Cała bieda w tym, że teraz nasączony przewód będzie bardzo chętnie łapał i gromadził kurz i inne brudy. Oczywiście zawsze można z niego ten olej usunąć, pytanie tylko ile wytrzyma oplot i jak zachowa się izolacja przewodów. Nie chciałbym być przysłowiowym wujkiem dobra rada, tym bardziej, że już się stało. radziłbym jednak przeprowadziwszy próby na jakimś zbędnym kawałku podobnego kabla zaimpregnować go słabiutkim roztworem żywicy akrylowej. Najłatwiej dostępne są bezbarwne tzw. bazy do farb i lakierów. W każdy supermarkecie, gdzie są mieszalniki farb można to kupić. Rozcieńcza się wodą i dobierając doświadczalnie moc roztworu impregnuje. Nie należy przesadzać z mocą, bo można uzyskać patyk zamiast przewodu giętkiego. Nawet taki słaby roztwór ma tę zaletę, że wzmacnia włókna, nie usztywnia tkaniny, no i nie jest pułapką kurzu. Zawsze można go usunąć odpowiednim rozpuszczalnikiem.
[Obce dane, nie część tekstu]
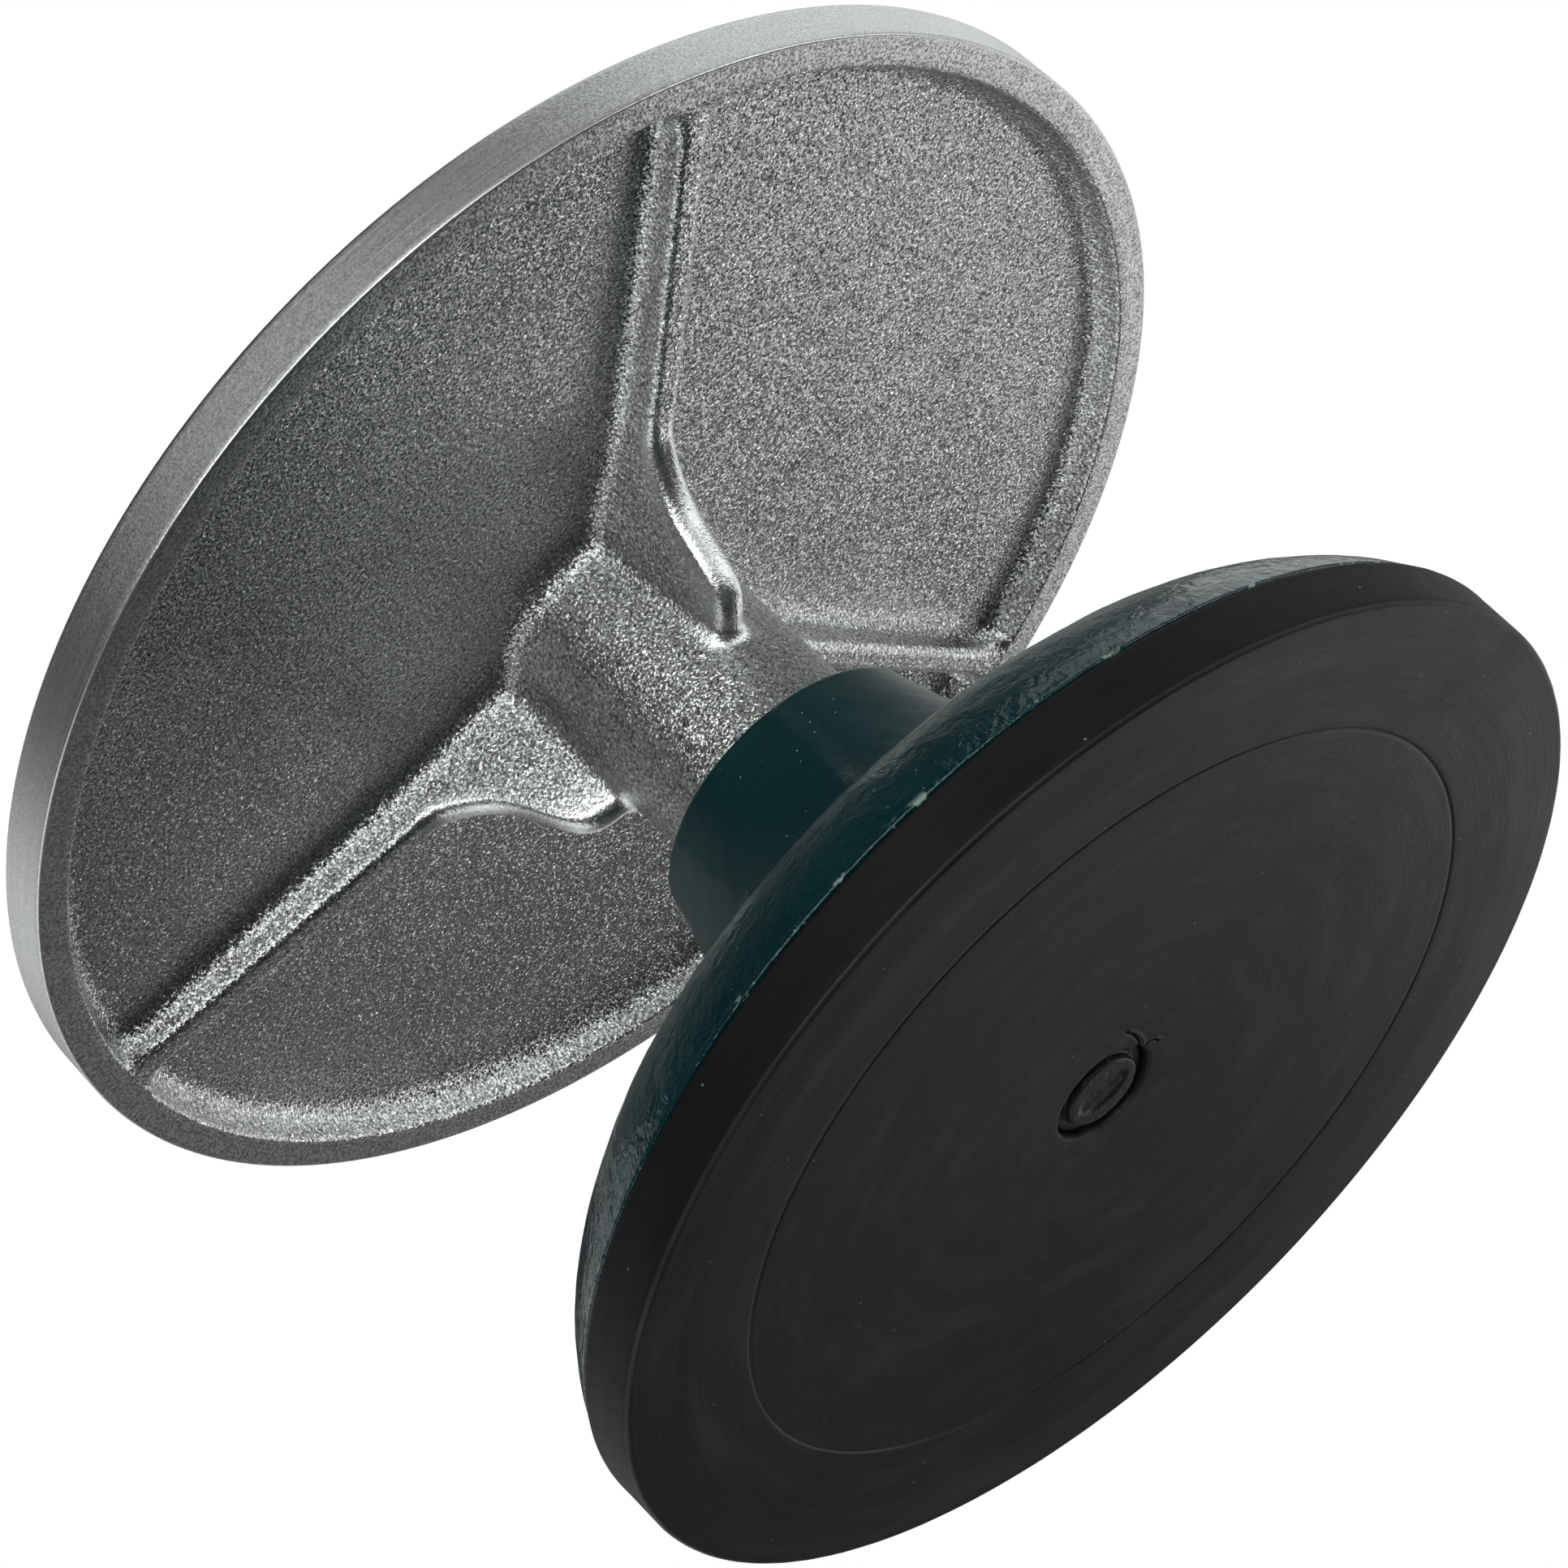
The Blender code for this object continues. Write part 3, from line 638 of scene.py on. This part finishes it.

Pozostaje tylko znów kwestia jak wytrzyma to kabel.
Właściwie to i tak się powinieneś, fryczu, cieszyć, że ten przewód się jakoś trzyma, bo u mnie 90% starych przewodów sieciowych (jak już się trafi orginalny przy radiu) ma tak sparciałą izolację wewnątrz, że strach to do sieci podłączać. Na to chyba nie ma rady?
frycz pisze:
Przy okazji - do konserwacji precyzyjnych mechanizmów używam Balistolu. Jest to najlepszy produkt smarujący typu light, z jakim się zetknąłem kiedykolwiek! Wystarczy zaaplikować odrobinę, odczekać i najbardziej zapieczony mechanizm ożywa :shock: Mało tego, on zostaje na elemencie i pokrywa go delikatną warstwą konserwującą. Te wszystkie WD 40 to przy Ballistolu zwykła marketingowa ściema (podobnie jak 60% leków) .
Ja do smarowania mechanizmów używam smaru grafitowego, dodatkowa zaleta to to, że jest odporny na ciepło. Do tej pory działa.
BTW - na łamilwe przedwojenne przewody w izolacji olejowej(?) znakomicie pomaga ich namoczenie. Zpowrotem robią się elastyczne i giętkie, dadzą się zginać bez łamania.